While our involvement in Afghanistan is winding down frustratingly, the lessons learned there (and in the Iraq War) may be applicable to future hot zones and civil wars where, at the moment, the US is too exhausted and demoralized to attempt to exert much influence. Think northern Africa and the Middle East.

Adapting SOF in such a way wouldn’t be easy. Circumstances would be different on every mission and there would be a steep learning curve each time. Village elders are more complicated to master than weaponry. But America’s overwhelming military advantage over any foe no longer has much relevance.

In Afghanistan’s eastern province of Paktika, one of the most terrorism-plagued parts of the country, Robinson explains how SOF discovered that erecting cheap observation posts — fashioned from collapsible metal boxes that, when filled with dirt, were safe from small-arms fire — and manning them with newly trained Afghan police made a huge improvement in security. Then the SOF pushed for cellphone towers to remain working at night (previously they’d been shut down by the Taliban, which realized they were being tracked by their phones).

With the Taliban frozen out, the bazaar in the town of Orgun grew from five shops to 1,500. Complaints about shootouts gave way to complaints about inadequate parking.

“You can’t succeed by doing firebase diplomacy,” Capt. Michael “Hutch” Hutchinson told the author. “You have to establish your street cred.”

In the province, members of different, traditionally clashing, tribes who staffed the observation posts realized their interests were aligned and began aiding one another.

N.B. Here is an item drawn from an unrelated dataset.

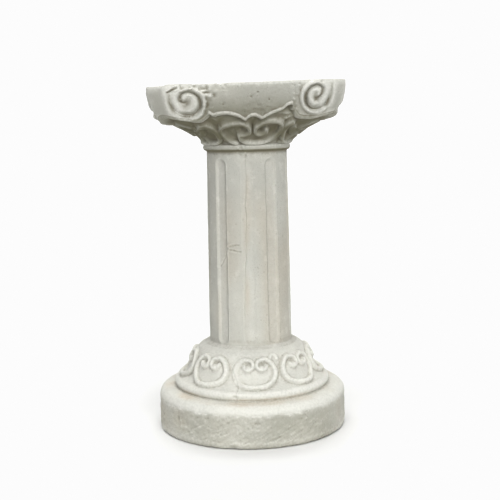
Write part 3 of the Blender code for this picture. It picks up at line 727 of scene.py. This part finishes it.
def carve(columns, fine):
    """The pedestal's skin row by row, with marks that the finish of the stone follows."""
    theta, tags, radius, height = base_surface(columns, fine)
    points = points_of(theta[None, :], radius, height)
    normals = normals_of(points)
    turn = (theta + np.pi) % (2 * np.pi) - np.pi
    turn = np.repeat(turn[None, :], len(tags), 0)
    deg = np.degrees(turn)
    tag = np.repeat(tags[:, None], columns, 1)
    around = radius * turn
    z = points[..., 2]
    facing = np.abs(deg) < 75
    px, py = in_frame(points)

    lift = np.zeros(radius.shape)
    add_panels(theta, tags, points, normals, lift)
    # the middle front panel lost its left rim when the mould was joined
    worn = blob(deg + 16.5, z - 0.118, 7.5, 0.040) * (tag == "stage")
    lift *= 1 - 0.72 * worn
    d_curl = stroke(px, py, STAGE_HOOK, (tag == "stage") & facing)
    lift = np.maximum(lift, 0.0026 * np.sqrt(1 - np.clip(d_curl / 1.7, 0, 1) ** 2))
    top_fill = smooth((z - 0.138) / 0.010) * (tag == "stage") * smooth((30 - np.abs(deg + 4)) / 12)
    lift *= 1 - 0.5 * top_fill
    loops = np.zeros(radius.shape)
    add_loops(theta, tags, points, loops, skip_front=True)
    bell = (tag == "bell") & facing
    d_left = stroke(px, py, CORD_LEFT, bell)
    d_right = stroke(px, py, CORD_RIGHT, bell)
    d_branch = stroke(px, py, CORD_BRANCH, bell)
    d_corner = np.minimum(stroke(px, py, CORNER_LEFT, bell), stroke(px, py, CORNER_RIGHT, bell))
    d_hook = stroke(px, py, CORNER_HOOK, bell)
    knob = np.hypot(px - 202.2, py - 133.0) * bell + 99 * ~bell
    for d, wide, tall in ((d_left, 2.4, 0.0050), (d_right, 2.5, 0.0054), (d_branch, 1.5, 0.0020),
                          (d_corner, 2.7, 0.0052), (d_hook, 2.2, 0.0040), (knob, 4.2, 0.0050)):
        x = np.clip(d / wide, 0, 1)
        loops = np.maximum(loops, tall * np.sqrt(1 - x * x))
    nearest = np.minimum(np.minimum(d_left, d_right), d_corner)
    loops -= 0.0018 * smooth((nearest - 2.2) / 2.0) * (nearest < 100) * smooth((9.5 - nearest) / 4.0)
    loops -= 0.0030 * blob(px - 243.2, py - 129.6, 2.2, 1.5) * bell + 0.0030 * blob(px - 260.0, py - 129.6, 2.4, 1.4) * bell
    loops -= 0.0030 * blob(px - 252.4, py - 128.6, 0.9, 3.6) * bell + 0.0024 * blob(px - 205.0, py - 131.0, 4.0, 3.5) * bell
    loops = blurred(loops, 1)
    lift += loops
    add_flutes(theta, tags, points, lift)
    # the middle front flute is shallow and its left edge is lost in the seam
    middle = smooth((13.5 - np.abs(deg + 3.4)) / 2.5) * (tag == "shaft")
    lift = np.where(middle > 0, lift * (1 - 0.62 * middle), lift)
    points = points + normals * lift[..., None]
    add_volutes(theta, tags, points)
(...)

“Although Hutch’s sergeants would much rather be out hunting bad guys,” Robinson writes, “they set to the tasks they were given. One sergeant was assigned to help draw up a city management plant for Orgun.”

Hutchinson believed that $5 million would be plenty to fund development, governance and security in eastern Paktika. The cost of a single US brigade? One billion dollars. Teaching a man to fish beats giving a man a fish. It’s cheaper too.

Special Operations Gen. Scott Miller, who along with Gen. David Petraeus implemented the pivot to a bottom-up strategy in Afghanistan in 2010, is a veteran of the 1993 “Black Hawk Down” battle in Somalia who tore down walls between rival military commands and became a focused student of local politics. He broke his forces into small units scattered in hostile zones where they were much more vulnerable to attack, but also much more organic to the landscape and responsive to the needs of the locals. Their first line of defense became knowledge of their neighbors (though they retained the ability to call in air strikes when things got dicey).

“It took a black-ops guy to understand the limits of kill and capture,” his command sergeant major said.

Instead of the temporary application of overwhelming force, Robinson envisions a future of “go small, go long.” Firepower would be used as a last resort as long-serving military commanders with deep knowledge of the politics of their regions gradually won over hearts and minds. Missions would be far less expensive in terms of blood and treasure but would also require vast patience.

The title of Robinson’s book is ironic: It is taken from an epigram by ancient Chinese military philosopher Sun Tzu, who noted that the acme of skill is not “to win one hundred victories.” It is “to subdue the enemy without fighting.”

And as T.E. Lawrence noted in another of his maxims, that requires “unremitting study . . . Your success will be proportioned to the amount of mental effort you devote to it.” Stabilizing troubled nations is not something that can be taught on an artillery range at Fort Bragg.